> [Work required]:
Would you copy out the whole listing exactly as given?

> [Data lines]:
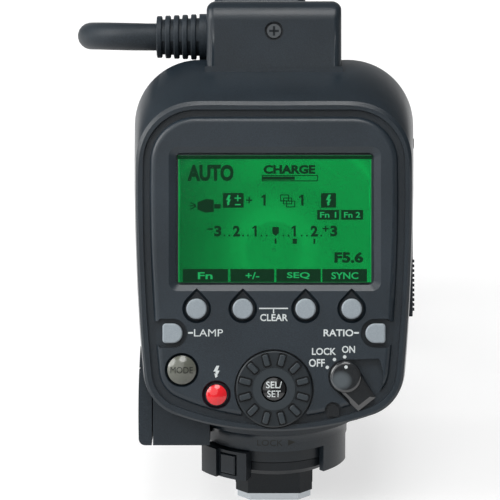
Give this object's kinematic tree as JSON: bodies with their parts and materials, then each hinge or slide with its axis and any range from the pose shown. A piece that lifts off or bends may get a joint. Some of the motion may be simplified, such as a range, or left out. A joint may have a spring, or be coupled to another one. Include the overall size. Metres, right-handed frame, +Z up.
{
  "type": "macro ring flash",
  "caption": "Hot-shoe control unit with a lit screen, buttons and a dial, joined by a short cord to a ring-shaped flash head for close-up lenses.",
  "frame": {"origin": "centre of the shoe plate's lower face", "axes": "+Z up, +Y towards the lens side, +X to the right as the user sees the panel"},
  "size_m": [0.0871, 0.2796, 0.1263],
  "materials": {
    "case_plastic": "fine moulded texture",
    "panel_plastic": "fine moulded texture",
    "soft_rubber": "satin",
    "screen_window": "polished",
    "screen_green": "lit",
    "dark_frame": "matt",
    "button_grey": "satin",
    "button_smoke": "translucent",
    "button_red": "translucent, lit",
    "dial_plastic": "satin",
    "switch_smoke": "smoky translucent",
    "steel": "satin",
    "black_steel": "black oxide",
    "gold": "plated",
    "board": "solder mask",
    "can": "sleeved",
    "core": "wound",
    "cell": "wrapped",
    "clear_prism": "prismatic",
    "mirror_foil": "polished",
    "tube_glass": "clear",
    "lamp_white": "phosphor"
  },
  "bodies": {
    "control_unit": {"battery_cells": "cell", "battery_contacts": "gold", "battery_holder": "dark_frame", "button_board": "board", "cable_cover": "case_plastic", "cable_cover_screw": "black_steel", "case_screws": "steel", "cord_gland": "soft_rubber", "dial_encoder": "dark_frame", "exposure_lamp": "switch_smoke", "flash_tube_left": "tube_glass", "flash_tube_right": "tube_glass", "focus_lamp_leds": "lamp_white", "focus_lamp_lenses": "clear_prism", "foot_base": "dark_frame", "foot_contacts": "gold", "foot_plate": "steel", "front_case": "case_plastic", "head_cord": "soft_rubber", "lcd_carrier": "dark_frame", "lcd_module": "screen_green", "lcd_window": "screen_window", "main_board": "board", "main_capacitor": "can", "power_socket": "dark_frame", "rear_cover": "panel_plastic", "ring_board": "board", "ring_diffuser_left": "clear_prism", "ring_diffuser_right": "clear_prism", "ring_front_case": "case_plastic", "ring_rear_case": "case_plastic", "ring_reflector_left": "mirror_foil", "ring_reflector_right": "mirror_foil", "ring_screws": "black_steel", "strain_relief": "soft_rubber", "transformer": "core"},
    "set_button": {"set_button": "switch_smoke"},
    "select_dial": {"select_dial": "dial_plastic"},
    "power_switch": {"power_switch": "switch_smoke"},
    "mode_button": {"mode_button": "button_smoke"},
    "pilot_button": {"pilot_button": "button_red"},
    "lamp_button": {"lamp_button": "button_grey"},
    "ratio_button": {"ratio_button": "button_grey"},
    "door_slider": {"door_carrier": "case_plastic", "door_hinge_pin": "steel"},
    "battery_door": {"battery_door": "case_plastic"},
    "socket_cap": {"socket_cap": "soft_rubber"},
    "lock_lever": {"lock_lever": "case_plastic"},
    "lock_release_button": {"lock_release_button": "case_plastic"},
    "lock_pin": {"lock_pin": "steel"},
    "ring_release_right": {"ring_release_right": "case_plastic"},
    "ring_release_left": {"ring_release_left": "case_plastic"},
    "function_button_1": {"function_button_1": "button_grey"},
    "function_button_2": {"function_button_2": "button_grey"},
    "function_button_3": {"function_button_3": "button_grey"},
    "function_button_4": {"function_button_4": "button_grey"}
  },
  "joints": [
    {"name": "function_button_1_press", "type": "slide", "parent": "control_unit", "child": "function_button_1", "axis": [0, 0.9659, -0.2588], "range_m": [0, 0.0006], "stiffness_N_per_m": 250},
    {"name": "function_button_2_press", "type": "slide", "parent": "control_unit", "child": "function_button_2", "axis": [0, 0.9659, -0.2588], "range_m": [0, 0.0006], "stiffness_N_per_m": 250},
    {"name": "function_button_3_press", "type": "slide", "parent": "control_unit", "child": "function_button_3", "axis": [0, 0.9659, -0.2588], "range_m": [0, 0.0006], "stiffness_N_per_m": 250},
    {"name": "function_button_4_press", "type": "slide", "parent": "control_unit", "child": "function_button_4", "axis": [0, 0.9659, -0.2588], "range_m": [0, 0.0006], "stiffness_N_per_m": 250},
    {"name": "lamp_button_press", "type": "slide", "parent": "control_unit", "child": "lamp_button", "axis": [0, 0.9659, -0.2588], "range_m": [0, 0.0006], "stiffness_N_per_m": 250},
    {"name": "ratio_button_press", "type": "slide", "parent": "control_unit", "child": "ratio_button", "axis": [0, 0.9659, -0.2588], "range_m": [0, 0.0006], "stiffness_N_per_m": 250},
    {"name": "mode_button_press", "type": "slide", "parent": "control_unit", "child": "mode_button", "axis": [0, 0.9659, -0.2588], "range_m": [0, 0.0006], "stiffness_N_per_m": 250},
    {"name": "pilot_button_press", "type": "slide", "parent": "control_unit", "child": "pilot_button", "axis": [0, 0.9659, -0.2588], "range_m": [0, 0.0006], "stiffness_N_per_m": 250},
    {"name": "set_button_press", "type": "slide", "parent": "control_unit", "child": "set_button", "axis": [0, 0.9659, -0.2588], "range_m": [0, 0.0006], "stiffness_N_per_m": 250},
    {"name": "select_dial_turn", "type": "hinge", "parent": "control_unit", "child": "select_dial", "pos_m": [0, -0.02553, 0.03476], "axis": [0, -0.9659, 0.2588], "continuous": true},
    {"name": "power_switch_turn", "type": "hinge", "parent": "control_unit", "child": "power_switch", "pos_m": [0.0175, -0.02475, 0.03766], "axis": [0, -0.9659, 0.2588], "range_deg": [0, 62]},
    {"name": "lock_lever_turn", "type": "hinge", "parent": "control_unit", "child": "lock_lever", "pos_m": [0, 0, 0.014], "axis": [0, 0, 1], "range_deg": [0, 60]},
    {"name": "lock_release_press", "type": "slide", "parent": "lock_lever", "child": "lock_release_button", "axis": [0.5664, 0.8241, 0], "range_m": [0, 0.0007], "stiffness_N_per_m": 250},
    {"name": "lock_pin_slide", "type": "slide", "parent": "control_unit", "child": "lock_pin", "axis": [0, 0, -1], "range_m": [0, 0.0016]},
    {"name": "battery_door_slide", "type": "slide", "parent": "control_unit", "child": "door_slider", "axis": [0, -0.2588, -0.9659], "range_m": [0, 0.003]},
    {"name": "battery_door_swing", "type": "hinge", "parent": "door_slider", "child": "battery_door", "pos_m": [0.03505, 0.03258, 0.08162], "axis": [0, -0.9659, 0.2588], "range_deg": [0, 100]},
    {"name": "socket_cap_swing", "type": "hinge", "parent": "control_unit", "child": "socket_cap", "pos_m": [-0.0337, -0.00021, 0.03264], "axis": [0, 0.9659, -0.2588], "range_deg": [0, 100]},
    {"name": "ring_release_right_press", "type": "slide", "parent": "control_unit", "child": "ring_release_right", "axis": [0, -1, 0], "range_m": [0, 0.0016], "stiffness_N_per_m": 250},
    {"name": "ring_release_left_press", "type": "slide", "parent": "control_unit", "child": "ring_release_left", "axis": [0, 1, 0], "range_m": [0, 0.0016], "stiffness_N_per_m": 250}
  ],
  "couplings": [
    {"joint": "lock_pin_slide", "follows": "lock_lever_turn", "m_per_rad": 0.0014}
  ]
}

> [Correct response]:
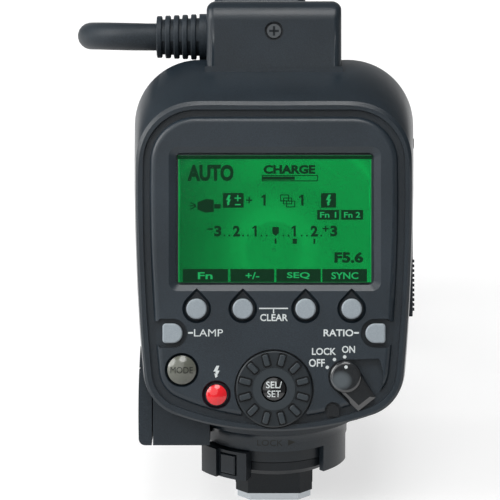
Give this object's kinematic tree as JSON: bodies with their parts and materials, then each hinge or slide with its axis and any range from the pose shown. A piece that lifts off or bends may get a joint. Some of the motion may be simplified, such as a range, or left out. A joint may have a spring, or be coupled to another one. Include the overall size. Metres, right-handed frame, +Z up.
{
  "type": "macro ring flash",
  "caption": "Hot-shoe control unit with a lit screen, buttons and a dial, joined by a short cord to a ring-shaped flash head for close-up lenses.",
  "frame": {"origin": "centre of the shoe plate's lower face", "axes": "+Z up, +Y towards the lens side, +X to the right as the user sees the panel"},
  "size_m": [0.0871, 0.2796, 0.1263],
  "materials": {
    "case_plastic": "fine moulded texture",
    "panel_plastic": "fine moulded texture",
    "soft_rubber": "satin",
    "screen_window": "polished",
    "screen_green": "lit",
    "dark_frame": "matt",
    "button_grey": "satin",
    "button_smoke": "translucent",
    "button_red": "translucent, lit",
    "dial_plastic": "satin",
    "switch_smoke": "smoky translucent",
    "steel": "satin",
    "black_steel": "black oxide",
    "gold": "plated",
    "board": "solder mask",
    "can": "sleeved",
    "core": "wound",
    "cell": "wrapped",
    "clear_prism": "prismatic",
    "mirror_foil": "polished",
    "tube_glass": "clear",
    "lamp_white": "phosphor"
  },
  "bodies": {
    "control_unit": {"battery_cells": "cell", "battery_contacts": "gold", "battery_holder": "dark_frame", "button_board": "board", "cable_cover": "case_plastic", "cable_cover_screw": "black_steel", "case_screws": "steel", "cord_gland": "soft_rubber", "dial_encoder": "dark_frame", "exposure_lamp": "switch_smoke", "flash_tube_left": "tube_glass", "flash_tube_right": "tube_glass", "focus_lamp_leds": "lamp_white", "focus_lamp_lenses": "clear_prism", "foot_base": "dark_frame", "foot_contacts": "gold", "foot_plate": "steel", "front_case": "case_plastic", "head_cord": "soft_rubber", "lcd_carrier": "dark_frame", "lcd_module": "screen_green", "lcd_window": "screen_window", "main_board": "board", "main_capacitor": "can", "power_socket": "dark_frame", "rear_cover": "panel_plastic", "ring_board": "board", "ring_diffuser_left": "clear_prism", "ring_diffuser_right": "clear_prism", "ring_front_case": "case_plastic", "ring_rear_case": "case_plastic", "ring_reflector_left": "mirror_foil", "ring_reflector_right": "mirror_foil", "ring_screws": "black_steel", "strain_relief": "soft_rubber", "transformer": "core"},
    "set_button": {"set_button": "switch_smoke"},
    "select_dial": {"select_dial": "dial_plastic"},
    "power_switch": {"power_switch": "switch_smoke"},
    "mode_button": {"mode_button": "button_smoke"},
    "pilot_button": {"pilot_button": "button_red"},
    "lamp_button": {"lamp_button": "button_grey"},
    "ratio_button": {"ratio_button": "button_grey"},
    "door_slider": {"door_carrier": "case_plastic", "door_hinge_pin": "steel"},
    "battery_door": {"battery_door": "case_plastic"},
    "socket_cap": {"socket_cap": "soft_rubber"},
    "lock_lever": {"lock_lever": "case_plastic"},
    "lock_release_button": {"lock_release_button": "case_plastic"},
    "lock_pin": {"lock_pin": "steel"},
    "ring_release_right": {"ring_release_right": "case_plastic"},
    "ring_release_left": {"ring_release_left": "case_plastic"},
    "function_button_1": {"function_button_1": "button_grey"},
    "function_button_2": {"function_button_2": "button_grey"},
    "function_button_3": {"function_button_3": "button_grey"},
    "function_button_4": {"function_button_4": "button_grey"}
  },
  "joints": [
    {"name": "function_button_1_press", "type": "slide", "parent": "control_unit", "child": "function_button_1", "axis": [0, 0.9659, -0.2588], "range_m": [0, 0.0006], "stiffness_N_per_m": 250},
    {"name": "function_button_2_press", "type": "slide", "parent": "control_unit", "child": "function_button_2", "axis": [0, 0.9659, -0.2588], "range_m": [0, 0.0006], "stiffness_N_per_m": 250},
    {"name": "function_button_3_press", "type": "slide", "parent": "control_unit", "child": "function_button_3", "axis": [0, 0.9659, -0.2588], "range_m": [0, 0.0006], "stiffness_N_per_m": 250},
    {"name": "function_button_4_press", "type": "slide", "parent": "control_unit", "child": "function_button_4", "axis": [0, 0.9659, -0.2588], "range_m": [0, 0.0006], "stiffness_N_per_m": 250},
    {"name": "lamp_button_press", "type": "slide", "parent": "control_unit", "child": "lamp_button", "axis": [0, 0.9659, -0.2588], "range_m": [0, 0.0006], "stiffness_N_per_m": 250},
    {"name": "ratio_button_press", "type": "slide", "parent": "control_unit", "child": "ratio_button", "axis": [0, 0.9659, -0.2588], "range_m": [0, 0.0006], "stiffness_N_per_m": 250},
    {"name": "mode_button_press", "type": "slide", "parent": "control_unit", "child": "mode_button", "axis": [0, 0.9659, -0.2588], "range_m": [0, 0.0006], "stiffness_N_per_m": 250},
    {"name": "pilot_button_press", "type": "slide", "parent": "control_unit", "child": "pilot_button", "axis": [0, 0.9659, -0.2588], "range_m": [0, 0.0006], "stiffness_N_per_m": 250},
    {"name": "set_button_press", "type": "slide", "parent": "control_unit", "child": "set_button", "axis": [0, 0.9659, -0.2588], "range_m": [0, 0.0006], "stiffness_N_per_m": 250},
    {"name": "select_dial_turn", "type": "hinge", "parent": "control_unit", "child": "select_dial", "pos_m": [0, -0.02553, 0.03476], "axis": [0, -0.9659, 0.2588], "continuous": true},
    {"name": "power_switch_turn", "type": "hinge", "parent": "control_unit", "child": "power_switch", "pos_m": [0.0175, -0.02475, 0.03766], "axis": [0, -0.9659, 0.2588], "range_deg": [0, 62]},
    {"name": "lock_lever_turn", "type": "hinge", "parent": "control_unit", "child": "lock_lever", "pos_m": [0, 0, 0.014], "axis": [0, 0, 1], "range_deg": [0, 60]},
    {"name": "lock_release_press", "type": "slide", "parent": "lock_lever", "child": "lock_release_button", "axis": [0.5664, 0.8241, 0], "range_m": [0, 0.0007], "stiffness_N_per_m": 250},
    {"name": "lock_pin_slide", "type": "slide", "parent": "control_unit", "child": "lock_pin", "axis": [0, 0, -1], "range_m": [0, 0.0016]},
    {"name": "battery_door_slide", "type": "slide", "parent": "control_unit", "child": "door_slider", "axis": [0, -0.2588, -0.9659], "range_m": [0, 0.003]},
    {"name": "battery_door_swing", "type": "hinge", "parent": "door_slider", "child": "battery_door", "pos_m": [0.03505, 0.03258, 0.08162], "axis": [0, -0.9659, 0.2588], "range_deg": [0, 100]},
    {"name": "socket_cap_swing", "type": "hinge", "parent": "control_unit", "child": "socket_cap", "pos_m": [-0.0337, -0.00021, 0.03264], "axis": [0, 0.9659, -0.2588], "range_deg": [0, 100]},
    {"name": "ring_release_right_press", "type": "slide", "parent": "control_unit", "child": "ring_release_right", "axis": [0, -1, 0], "range_m": [0, 0.0016], "stiffness_N_per_m": 250},
    {"name": "ring_release_left_press", "type": "slide", "parent": "control_unit", "child": "ring_release_left", "axis": [0, 1, 0], "range_m": [0, 0.0016], "stiffness_N_per_m": 250}
  ],
  "couplings": [
    {"joint": "lock_pin_slide", "follows": "lock_lever_turn", "m_per_rad": 0.0014}
  ]
}